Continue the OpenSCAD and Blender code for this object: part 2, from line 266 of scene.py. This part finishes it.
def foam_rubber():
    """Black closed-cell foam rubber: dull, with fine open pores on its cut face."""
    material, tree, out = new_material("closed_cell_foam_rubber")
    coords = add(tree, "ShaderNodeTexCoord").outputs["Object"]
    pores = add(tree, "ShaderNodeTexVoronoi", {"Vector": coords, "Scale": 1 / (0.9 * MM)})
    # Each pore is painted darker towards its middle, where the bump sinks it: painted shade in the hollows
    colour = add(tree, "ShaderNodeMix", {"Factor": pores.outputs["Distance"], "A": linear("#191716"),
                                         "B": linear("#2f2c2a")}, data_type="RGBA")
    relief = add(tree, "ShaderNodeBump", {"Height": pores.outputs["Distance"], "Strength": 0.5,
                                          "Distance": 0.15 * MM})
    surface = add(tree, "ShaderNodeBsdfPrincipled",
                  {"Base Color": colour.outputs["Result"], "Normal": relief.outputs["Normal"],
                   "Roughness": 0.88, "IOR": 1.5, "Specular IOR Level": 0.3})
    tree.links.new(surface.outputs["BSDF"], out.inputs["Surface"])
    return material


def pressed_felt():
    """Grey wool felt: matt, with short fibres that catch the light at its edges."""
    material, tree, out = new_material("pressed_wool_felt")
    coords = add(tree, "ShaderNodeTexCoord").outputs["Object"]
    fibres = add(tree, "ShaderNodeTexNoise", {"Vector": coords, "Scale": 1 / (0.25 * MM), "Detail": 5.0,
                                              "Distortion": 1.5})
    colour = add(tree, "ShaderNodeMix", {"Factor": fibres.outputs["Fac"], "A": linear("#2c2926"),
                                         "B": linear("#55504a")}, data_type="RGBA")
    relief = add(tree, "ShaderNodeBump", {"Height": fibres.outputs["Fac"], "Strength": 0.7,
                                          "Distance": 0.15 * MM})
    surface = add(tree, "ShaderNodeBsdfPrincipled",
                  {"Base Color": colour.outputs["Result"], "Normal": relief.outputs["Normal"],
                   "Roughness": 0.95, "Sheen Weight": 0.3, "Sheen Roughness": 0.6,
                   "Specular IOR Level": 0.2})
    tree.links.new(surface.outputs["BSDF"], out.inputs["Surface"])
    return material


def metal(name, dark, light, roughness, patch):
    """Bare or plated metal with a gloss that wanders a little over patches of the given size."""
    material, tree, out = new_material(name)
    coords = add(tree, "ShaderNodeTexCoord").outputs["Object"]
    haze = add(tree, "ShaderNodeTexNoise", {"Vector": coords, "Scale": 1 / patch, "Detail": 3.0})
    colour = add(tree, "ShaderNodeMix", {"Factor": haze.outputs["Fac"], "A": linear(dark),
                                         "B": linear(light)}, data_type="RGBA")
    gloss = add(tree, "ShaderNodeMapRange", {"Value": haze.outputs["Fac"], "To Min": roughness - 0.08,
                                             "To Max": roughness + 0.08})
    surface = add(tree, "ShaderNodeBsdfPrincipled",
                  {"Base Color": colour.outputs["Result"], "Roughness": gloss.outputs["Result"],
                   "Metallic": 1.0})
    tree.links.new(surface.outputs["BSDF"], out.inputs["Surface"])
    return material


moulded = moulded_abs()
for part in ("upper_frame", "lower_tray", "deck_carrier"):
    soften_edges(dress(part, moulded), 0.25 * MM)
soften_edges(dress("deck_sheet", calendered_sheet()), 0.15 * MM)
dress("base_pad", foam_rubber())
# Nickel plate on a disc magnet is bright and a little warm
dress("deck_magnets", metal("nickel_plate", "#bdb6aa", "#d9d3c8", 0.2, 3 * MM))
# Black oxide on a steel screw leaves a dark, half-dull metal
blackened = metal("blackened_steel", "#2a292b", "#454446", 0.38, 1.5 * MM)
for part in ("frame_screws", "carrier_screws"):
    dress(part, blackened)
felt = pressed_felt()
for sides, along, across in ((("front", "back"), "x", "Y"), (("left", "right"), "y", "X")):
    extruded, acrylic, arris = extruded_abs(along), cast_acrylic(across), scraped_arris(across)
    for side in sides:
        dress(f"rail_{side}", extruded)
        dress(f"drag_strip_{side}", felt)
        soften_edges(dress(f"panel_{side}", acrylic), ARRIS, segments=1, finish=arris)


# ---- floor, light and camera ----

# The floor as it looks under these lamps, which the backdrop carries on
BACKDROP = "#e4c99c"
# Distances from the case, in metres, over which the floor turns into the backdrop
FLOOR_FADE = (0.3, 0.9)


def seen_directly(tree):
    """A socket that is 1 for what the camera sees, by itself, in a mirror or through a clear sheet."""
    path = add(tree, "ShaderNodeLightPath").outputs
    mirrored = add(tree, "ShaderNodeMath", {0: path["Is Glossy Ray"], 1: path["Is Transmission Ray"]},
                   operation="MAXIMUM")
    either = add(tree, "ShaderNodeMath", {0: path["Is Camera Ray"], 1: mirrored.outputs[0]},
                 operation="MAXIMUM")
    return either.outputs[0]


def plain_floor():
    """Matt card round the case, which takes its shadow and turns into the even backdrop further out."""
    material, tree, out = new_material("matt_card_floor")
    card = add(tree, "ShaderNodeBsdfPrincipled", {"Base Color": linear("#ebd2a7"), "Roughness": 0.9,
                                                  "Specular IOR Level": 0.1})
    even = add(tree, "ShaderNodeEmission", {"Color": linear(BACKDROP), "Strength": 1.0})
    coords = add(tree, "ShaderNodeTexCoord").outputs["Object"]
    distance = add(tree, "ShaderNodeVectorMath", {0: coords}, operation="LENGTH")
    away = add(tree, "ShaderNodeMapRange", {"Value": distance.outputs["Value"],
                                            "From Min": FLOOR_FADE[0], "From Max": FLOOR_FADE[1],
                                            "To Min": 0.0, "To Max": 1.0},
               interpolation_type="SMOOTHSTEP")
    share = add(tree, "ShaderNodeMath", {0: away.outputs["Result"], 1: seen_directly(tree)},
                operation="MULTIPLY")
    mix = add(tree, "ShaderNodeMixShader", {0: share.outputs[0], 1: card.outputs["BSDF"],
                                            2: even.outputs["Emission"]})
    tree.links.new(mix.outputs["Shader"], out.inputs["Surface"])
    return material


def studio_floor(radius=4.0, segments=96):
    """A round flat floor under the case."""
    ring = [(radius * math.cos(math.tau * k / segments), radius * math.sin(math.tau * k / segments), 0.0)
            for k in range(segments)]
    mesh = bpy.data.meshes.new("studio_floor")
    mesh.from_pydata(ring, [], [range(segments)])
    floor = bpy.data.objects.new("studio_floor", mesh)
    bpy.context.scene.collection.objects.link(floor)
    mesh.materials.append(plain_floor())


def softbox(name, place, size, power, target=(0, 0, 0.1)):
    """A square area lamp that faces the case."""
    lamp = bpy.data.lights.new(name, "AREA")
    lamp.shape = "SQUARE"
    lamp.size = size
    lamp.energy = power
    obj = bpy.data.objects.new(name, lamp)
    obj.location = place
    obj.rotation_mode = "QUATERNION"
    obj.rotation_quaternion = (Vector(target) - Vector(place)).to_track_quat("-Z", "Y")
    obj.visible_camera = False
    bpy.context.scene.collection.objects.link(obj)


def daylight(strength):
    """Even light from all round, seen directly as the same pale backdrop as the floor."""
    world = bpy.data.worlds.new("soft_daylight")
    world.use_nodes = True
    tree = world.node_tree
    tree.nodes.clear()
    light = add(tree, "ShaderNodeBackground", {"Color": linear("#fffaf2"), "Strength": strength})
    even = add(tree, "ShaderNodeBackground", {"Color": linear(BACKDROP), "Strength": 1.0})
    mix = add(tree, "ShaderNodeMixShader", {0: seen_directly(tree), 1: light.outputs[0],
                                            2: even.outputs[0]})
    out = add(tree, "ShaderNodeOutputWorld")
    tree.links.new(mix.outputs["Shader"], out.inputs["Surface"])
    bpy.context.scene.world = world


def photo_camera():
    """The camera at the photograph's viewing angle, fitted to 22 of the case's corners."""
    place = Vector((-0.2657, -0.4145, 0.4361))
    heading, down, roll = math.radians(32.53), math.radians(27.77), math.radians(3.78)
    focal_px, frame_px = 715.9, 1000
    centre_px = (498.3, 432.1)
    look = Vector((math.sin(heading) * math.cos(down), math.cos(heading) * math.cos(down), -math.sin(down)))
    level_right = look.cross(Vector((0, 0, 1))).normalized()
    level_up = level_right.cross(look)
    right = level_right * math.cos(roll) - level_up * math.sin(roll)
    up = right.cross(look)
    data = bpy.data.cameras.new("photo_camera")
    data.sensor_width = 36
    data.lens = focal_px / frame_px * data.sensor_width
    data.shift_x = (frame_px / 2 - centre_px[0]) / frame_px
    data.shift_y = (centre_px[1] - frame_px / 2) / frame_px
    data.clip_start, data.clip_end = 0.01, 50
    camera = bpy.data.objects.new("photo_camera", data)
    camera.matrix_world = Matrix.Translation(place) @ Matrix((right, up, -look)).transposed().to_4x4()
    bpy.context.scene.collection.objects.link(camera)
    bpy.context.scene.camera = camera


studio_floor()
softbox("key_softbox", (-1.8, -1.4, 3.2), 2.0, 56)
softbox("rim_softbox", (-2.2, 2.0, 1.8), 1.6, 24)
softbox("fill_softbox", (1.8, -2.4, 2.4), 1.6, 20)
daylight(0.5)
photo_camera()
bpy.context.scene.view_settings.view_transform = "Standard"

--

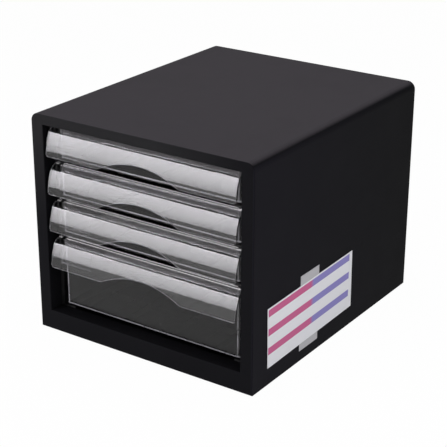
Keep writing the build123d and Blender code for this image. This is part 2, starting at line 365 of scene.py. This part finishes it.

### What to do:
Filter the listing above by the word "part"; copy each line that passes.

### Complete answer:
Continue the OpenSCAD and Blender code for this object: part 2, from line 266 of scene.py. This part finishes it.
for part in ("upper_frame", "lower_tray", "deck_carrier"):
    soften_edges(dress(part, moulded), 0.25 * MM)
for part in ("frame_screws", "carrier_screws"):
    dress(part, blackened)
Keep writing the build123d and Blender code for this image. This is part 2, starting at line 365 of scene.py. This part finishes it.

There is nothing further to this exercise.